*What to produce:* Please repeat, exactly and with nothing added, the lines running from the line that contains "const rails = [-inner" to the line that contains "model.glb, bake each", both lines included.

— BEGIN —

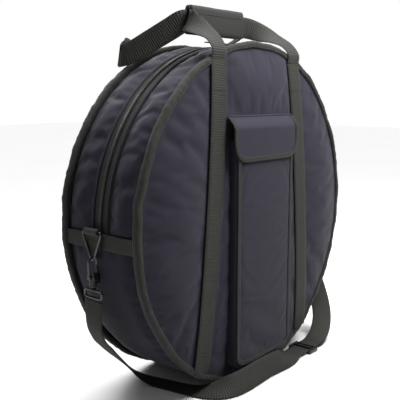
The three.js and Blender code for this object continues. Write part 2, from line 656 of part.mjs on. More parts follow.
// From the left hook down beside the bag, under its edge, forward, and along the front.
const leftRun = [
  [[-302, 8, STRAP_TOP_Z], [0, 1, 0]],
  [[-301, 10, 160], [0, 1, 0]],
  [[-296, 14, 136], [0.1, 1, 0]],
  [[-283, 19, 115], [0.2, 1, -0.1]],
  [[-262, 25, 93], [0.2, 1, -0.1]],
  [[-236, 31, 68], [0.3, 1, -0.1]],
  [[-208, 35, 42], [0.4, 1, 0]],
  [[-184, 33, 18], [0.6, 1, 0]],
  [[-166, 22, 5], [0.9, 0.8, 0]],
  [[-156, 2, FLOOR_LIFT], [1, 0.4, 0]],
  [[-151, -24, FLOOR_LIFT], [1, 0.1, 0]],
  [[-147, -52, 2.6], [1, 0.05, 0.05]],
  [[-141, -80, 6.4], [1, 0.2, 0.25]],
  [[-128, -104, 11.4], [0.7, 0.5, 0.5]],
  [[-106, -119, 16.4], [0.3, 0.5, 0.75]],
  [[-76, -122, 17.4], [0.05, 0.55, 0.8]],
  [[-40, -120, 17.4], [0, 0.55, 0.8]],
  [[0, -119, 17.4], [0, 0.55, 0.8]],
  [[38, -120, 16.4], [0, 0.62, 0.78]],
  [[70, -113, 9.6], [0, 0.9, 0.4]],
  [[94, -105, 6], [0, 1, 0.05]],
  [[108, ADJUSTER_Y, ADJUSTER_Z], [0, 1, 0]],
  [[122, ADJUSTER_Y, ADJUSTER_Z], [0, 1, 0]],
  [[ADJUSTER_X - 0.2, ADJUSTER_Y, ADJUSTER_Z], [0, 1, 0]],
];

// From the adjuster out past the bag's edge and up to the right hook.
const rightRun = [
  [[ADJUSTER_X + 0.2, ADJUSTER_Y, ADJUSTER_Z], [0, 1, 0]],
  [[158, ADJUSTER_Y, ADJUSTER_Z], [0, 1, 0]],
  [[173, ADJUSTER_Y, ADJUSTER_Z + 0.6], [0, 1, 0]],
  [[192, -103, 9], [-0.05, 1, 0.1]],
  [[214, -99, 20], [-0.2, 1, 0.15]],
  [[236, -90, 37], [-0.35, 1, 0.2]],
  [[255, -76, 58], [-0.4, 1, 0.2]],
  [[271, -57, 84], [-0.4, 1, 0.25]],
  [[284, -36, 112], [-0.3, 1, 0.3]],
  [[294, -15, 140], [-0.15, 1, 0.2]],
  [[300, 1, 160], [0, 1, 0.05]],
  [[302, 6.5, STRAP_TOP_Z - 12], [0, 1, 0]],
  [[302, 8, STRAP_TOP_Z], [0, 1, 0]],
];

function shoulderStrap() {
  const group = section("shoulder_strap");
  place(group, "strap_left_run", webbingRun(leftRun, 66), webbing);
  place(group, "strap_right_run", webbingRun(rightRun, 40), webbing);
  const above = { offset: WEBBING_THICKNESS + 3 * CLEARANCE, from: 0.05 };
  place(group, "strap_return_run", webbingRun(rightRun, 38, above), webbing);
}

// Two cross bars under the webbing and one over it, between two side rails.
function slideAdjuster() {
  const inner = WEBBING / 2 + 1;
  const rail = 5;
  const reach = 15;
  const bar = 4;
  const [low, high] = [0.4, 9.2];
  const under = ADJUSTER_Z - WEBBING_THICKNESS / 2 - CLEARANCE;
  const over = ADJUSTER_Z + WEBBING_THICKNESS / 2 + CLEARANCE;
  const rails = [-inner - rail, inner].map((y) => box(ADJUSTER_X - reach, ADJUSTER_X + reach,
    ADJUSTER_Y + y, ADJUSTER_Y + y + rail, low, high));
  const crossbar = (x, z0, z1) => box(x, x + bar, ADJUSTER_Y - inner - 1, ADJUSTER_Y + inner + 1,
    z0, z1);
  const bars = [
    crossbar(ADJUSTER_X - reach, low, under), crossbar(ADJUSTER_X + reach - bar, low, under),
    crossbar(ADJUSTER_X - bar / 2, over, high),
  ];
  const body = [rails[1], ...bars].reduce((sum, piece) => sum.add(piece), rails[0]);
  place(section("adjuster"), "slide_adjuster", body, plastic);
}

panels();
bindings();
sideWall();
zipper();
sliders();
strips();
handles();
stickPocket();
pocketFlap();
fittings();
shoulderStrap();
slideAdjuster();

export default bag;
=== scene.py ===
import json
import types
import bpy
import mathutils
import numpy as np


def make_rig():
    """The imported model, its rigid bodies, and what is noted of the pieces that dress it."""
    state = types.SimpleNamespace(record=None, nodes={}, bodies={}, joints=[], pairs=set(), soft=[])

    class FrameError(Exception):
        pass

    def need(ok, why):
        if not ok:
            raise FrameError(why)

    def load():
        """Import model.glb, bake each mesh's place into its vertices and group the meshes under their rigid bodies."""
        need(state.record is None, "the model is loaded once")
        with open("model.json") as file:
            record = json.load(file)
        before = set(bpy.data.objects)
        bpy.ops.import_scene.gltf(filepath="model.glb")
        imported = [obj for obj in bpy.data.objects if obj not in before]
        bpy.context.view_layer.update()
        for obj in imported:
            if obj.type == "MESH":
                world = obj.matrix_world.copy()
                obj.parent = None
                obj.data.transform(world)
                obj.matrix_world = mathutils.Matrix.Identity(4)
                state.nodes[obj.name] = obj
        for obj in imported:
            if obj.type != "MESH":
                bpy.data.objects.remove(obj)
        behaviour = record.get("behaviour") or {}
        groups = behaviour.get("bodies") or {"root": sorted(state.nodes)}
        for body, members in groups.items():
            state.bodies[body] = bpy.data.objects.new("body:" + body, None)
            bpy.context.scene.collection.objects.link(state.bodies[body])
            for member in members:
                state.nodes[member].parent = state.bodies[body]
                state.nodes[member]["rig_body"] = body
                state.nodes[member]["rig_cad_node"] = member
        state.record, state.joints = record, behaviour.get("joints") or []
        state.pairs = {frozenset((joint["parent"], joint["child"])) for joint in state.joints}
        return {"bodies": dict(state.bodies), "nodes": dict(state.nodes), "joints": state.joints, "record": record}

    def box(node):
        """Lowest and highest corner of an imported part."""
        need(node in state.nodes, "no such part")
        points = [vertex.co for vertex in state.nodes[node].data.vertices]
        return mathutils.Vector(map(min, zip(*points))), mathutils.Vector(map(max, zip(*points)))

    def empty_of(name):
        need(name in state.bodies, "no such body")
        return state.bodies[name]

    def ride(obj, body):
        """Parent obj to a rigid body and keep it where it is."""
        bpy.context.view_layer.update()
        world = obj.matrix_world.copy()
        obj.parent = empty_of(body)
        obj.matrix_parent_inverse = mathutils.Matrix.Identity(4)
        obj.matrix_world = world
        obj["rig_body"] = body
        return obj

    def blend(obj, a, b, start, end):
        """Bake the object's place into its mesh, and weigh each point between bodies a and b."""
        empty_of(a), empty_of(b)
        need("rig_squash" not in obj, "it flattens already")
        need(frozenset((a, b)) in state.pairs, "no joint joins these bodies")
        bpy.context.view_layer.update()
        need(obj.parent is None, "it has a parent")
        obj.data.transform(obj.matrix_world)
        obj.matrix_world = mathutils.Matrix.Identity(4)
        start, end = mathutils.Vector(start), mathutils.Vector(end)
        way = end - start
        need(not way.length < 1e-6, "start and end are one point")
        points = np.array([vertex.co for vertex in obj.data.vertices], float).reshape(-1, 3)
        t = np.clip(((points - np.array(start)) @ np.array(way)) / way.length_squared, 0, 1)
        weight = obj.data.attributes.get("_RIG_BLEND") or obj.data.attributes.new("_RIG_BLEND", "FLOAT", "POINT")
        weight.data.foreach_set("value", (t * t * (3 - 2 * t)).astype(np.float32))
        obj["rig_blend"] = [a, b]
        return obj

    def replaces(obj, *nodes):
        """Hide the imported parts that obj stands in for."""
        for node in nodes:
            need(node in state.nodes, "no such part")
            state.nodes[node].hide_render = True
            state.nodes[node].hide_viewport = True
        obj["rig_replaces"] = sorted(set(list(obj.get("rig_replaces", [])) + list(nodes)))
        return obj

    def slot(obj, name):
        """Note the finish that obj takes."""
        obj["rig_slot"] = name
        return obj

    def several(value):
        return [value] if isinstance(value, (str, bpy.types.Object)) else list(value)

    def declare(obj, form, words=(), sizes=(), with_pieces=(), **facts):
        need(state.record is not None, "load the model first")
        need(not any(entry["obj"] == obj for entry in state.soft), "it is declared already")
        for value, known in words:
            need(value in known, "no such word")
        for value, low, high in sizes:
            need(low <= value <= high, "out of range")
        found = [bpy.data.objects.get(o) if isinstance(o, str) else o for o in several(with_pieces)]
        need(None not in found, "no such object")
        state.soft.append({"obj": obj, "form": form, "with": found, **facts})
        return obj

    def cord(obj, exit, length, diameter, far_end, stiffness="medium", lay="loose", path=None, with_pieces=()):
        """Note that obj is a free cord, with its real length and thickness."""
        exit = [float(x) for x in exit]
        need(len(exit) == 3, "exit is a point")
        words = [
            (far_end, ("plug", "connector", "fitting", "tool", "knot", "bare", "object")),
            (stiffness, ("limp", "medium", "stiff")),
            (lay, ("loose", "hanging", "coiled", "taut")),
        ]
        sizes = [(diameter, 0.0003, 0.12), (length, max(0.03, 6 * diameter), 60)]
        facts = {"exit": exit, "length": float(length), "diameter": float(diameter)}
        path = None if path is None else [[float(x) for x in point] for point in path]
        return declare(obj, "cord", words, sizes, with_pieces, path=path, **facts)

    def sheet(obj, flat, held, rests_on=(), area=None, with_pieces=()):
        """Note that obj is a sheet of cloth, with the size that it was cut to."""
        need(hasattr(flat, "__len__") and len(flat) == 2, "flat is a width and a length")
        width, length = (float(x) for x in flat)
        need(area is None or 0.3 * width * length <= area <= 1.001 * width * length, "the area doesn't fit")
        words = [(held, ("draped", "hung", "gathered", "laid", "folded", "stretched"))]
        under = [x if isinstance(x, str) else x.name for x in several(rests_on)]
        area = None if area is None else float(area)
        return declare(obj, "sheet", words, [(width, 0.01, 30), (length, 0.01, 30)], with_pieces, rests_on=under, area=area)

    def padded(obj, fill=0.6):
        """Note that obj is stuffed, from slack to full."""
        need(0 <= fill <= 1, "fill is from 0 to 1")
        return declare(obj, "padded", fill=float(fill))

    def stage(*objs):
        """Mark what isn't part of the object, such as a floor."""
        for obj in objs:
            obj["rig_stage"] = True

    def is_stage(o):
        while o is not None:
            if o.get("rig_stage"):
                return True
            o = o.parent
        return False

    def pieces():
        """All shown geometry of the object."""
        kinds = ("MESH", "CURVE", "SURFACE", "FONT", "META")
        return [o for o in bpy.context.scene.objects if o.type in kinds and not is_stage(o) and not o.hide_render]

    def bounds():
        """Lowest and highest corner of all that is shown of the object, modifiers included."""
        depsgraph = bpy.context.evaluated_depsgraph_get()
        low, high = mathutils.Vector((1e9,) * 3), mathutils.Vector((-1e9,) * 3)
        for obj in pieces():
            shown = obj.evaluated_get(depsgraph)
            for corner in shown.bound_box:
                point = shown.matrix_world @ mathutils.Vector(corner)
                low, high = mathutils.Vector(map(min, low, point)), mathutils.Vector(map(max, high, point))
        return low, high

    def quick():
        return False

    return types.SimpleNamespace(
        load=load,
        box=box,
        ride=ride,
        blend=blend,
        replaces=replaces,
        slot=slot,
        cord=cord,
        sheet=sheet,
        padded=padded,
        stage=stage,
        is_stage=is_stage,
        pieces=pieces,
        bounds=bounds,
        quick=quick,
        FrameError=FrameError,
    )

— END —

*Written response:*
  const rails = [-inner - rail, inner].map((y) => box(ADJUSTER_X - reach, ADJUSTER_X + reach,
    ADJUSTER_Y + y, ADJUSTER_Y + y + rail, low, high));
  const crossbar = (x, z0, z1) => box(x, x + bar, ADJUSTER_Y - inner - 1, ADJUSTER_Y + inner + 1,
    z0, z1);
  const bars = [
    crossbar(ADJUSTER_X - reach, low, under), crossbar(ADJUSTER_X + reach - bar, low, under),
    crossbar(ADJUSTER_X - bar / 2, over, high),
  ];
  const body = [rails[1], ...bars].reduce((sum, piece) => sum.add(piece), rails[0]);
  place(section("adjuster"), "slide_adjuster", body, plastic);
}

panels();
bindings();
sideWall();
zipper();
sliders();
strips();
handles();
stickPocket();
pocketFlap();
fittings();
shoulderStrap();
slideAdjuster();

export default bag;
=== scene.py ===
import json
import types
import bpy
import mathutils
import numpy as np


def make_rig():
    """The imported model, its rigid bodies, and what is noted of the pieces that dress it."""
    state = types.SimpleNamespace(record=None, nodes={}, bodies={}, joints=[], pairs=set(), soft=[])

    class FrameError(Exception):
        pass

    def need(ok, why):
        if not ok:
            raise FrameError(why)

    def load():
        """Import model.glb, bake each mesh's place into its vertices and group the meshes under their rigid bodies."""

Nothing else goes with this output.